Set about it with AG engine degreaser and a small paintbrush,found I couldn't get rid of the spots of brown gunk left over from manufacture. You can get one at the top right in my first after pic. I worked my way down to APC 1:1, and would say probably shifted 1/2, improved 1/2 and never even touched the final 1/2 .

I then dried with a leafblower (good fun and very effective) before breaking out the 303 for its first use - not bad at all.
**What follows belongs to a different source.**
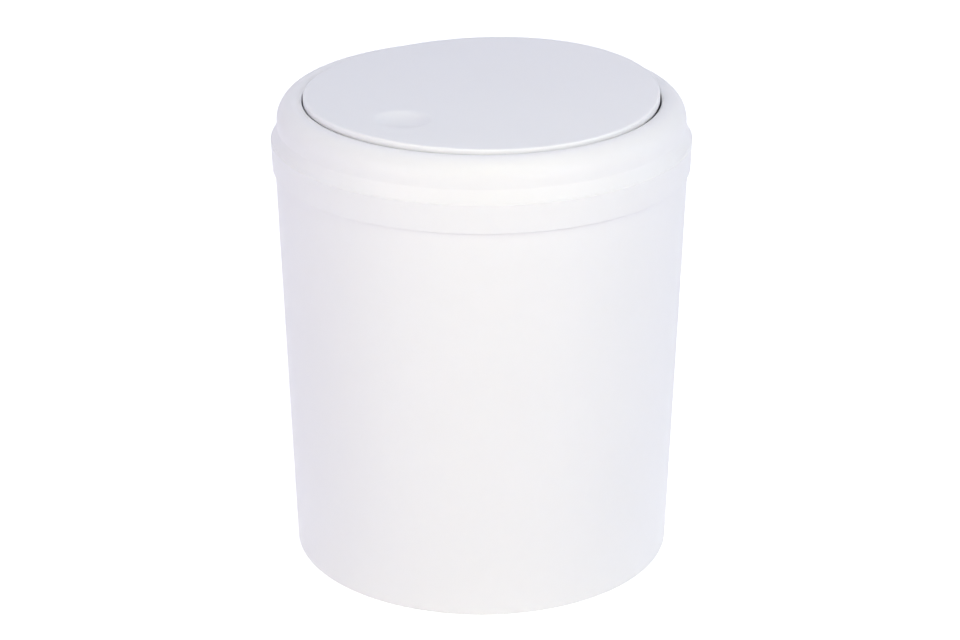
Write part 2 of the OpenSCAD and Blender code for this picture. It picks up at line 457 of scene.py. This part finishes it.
def ring_rib(index):
    """Rib between the collar and the dome, sunk half a wall into both."""
    left = COLLAR_R - RING_WALL / 2
    lip_r = LIP_ROUND - RING_WALL / 2
    end = math.degrees(math.acos((left - LIP_C) / lip_r))
    points = [(left, RIB_Z), (BAND_IN + RING_WALL / 2, RIB_Z)]
    points += arc((DOME_C, DOME_Z), DOME_R - RING_WALL / 2, 0, LIP_TURN, RIB_DOME_STEPS)
    points += arc((LIP_C, LIP_Z), lip_r, LIP_TURN, end, RIB_LIP_STEPS)[1:]
    rib = plate("rib", points, -RIB_T / 2, RIB_T / 2, "Y")
    turn = 2 * math.pi * (index + 0.5) / RIB_COUNT
    return move(rib, Matrix.Rotation(turn, 4, "Z"))


def bearing(side):
    """Boss round one bearing hole, and the stop rib below it."""
    boss = turned_x("boss", rounded([
        (0, MOUTH_R + RING_WALL / 2),
        (BOSS_R, MOUTH_R + RING_WALL / 2),
        (BOSS_R, MOUTH_R + BEARING_L, SMALL_SOFT),
        (0, MOUTH_R + BEARING_L),
    ]))
    stop = plate("stop", rounded([
        (-STOP_W, -STOP_DROP, SMALL_SOFT),
        (STOP_W, -STOP_DROP, SMALL_SOFT),
        (STOP_W, -STOP_DROP / 2, SMALL_SOFT),
        (-STOP_W, -STOP_DROP / 2, SMALL_SOFT),
    ]), MOUTH_R - STOP_IN, MOUTH_R + RING_WALL / 2, "X")
    pair = merge([boss, stop])
    move(pair, Matrix.Translation((0, 0, HINGE_Z * MM)))
    return move(pair, Matrix.Rotation(math.pi * side, 4, "Z"))


def make_ring():
    """Lid ring with its hidden ribs, bearings and stop ribs, bored through for the pins."""
    ring = lathe("ring", ring_outline())
    added = merge([ring_rib(i) for i in range(RIB_COUNT)] + [bearing(0), bearing(1)])
    combine(ring, added, "UNION")
    reach = MOUTH_R + BEARING_L + PAST
    hole = turned_x("hole", [
        (0, -reach),
        (PIN_R + PIN_CLEAR, -reach),
        (PIN_R + PIN_CLEAR, reach),
        (0, reach),
    ], z=HINGE_Z)
    combine(ring, hole, "DIFFERENCE")
    return finish_mesh(ring)


# Flap, drawn level about the hinge and then tilted to the angle at which it hangs

def curl_rise(y):
    """Rise of the plate above its hinge line."""
    return CURL_R - math.sqrt(CURL_R ** 2 - y ** 2)


def press_depth(x, y):
    """Depth of the finger press at a place on the plate, with a soft edge."""
    away = math.hypot(x, y + PRESS_Y)
    if away >= 2 * PRESS_R:
        return 0.0
    cap = math.sqrt(PRESS_BALL_R ** 2 - away ** 2) - (PRESS_BALL_R - PRESS_DEPTH)
    return (cap + math.sqrt(cap ** 2 + PRESS_SOFT ** 2)) / 2


def on_plate(x, y, depth):
    """A point that lies depth below the plate's top, curled and pressed in."""
    inside = 0.0 if math.hypot(x, y) > EAR_X else press_depth(x, y)
    return (x, y, HINGE_DROP + curl_rise(y) - depth - inside)


def flap_plate():
    """Curled round plate with its finger press and turned-down rim."""
    corners = [
        (0, 0),
        (FLAP_R, 0, FLAP_SOFT),
        (FLAP_R, RIM_H, SMALL_SOFT),
        (FLAP_R - RIM_T, RIM_H, SMALL_SOFT),
        (FLAP_R - RIM_T, PLATE_T, CREASE_SOFT),
        (0, PLATE_T),
    ]
    return lathe("flap", rounded(corners), on_plate, PLATE_SIDES, PLATE_STEP)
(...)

So all in all pretty pleased. Impressed with 303, but any thoughts on that gunk? Thanks for looking...

After


----------



## Big Ash (Feb 4, 2008)

Nice work, I'm suprised the degreaser didn't shift the brown gunk. I used meg's super degreaser on some that I found on a new mini I did last week and it worked a treat


----------



## simonpj145 (May 7, 2007)

I think it's some kind of rustproofing, its liberally applied on weld seams and between the panels of the bonnet.


----------



## boxstaman (Jun 25, 2007)

Great result! Where did you get the 303 from???


----------



## simonpj145 (May 7, 2007)

Hi, 303 was from www.cleanyourcar.co.uk - other detailing stores are available lol but i've ordered from there maybe a dozen times and always had fantastic service.


----------



## AndyD (Dec 28, 2005)

good improvement


----------



## boxstaman (Jun 25, 2007)

simonpj145 said:


> Hi, 303 was from www.cleanyourcar.co.uk - other detailing stores are available lol but i've ordered from there maybe a dozen times and always had fantastic service.


Cheers buddy - i will get on and order some!


----------



## 1996a6v6 (Feb 8, 2008)

Excellent turnaround :thumb:


----------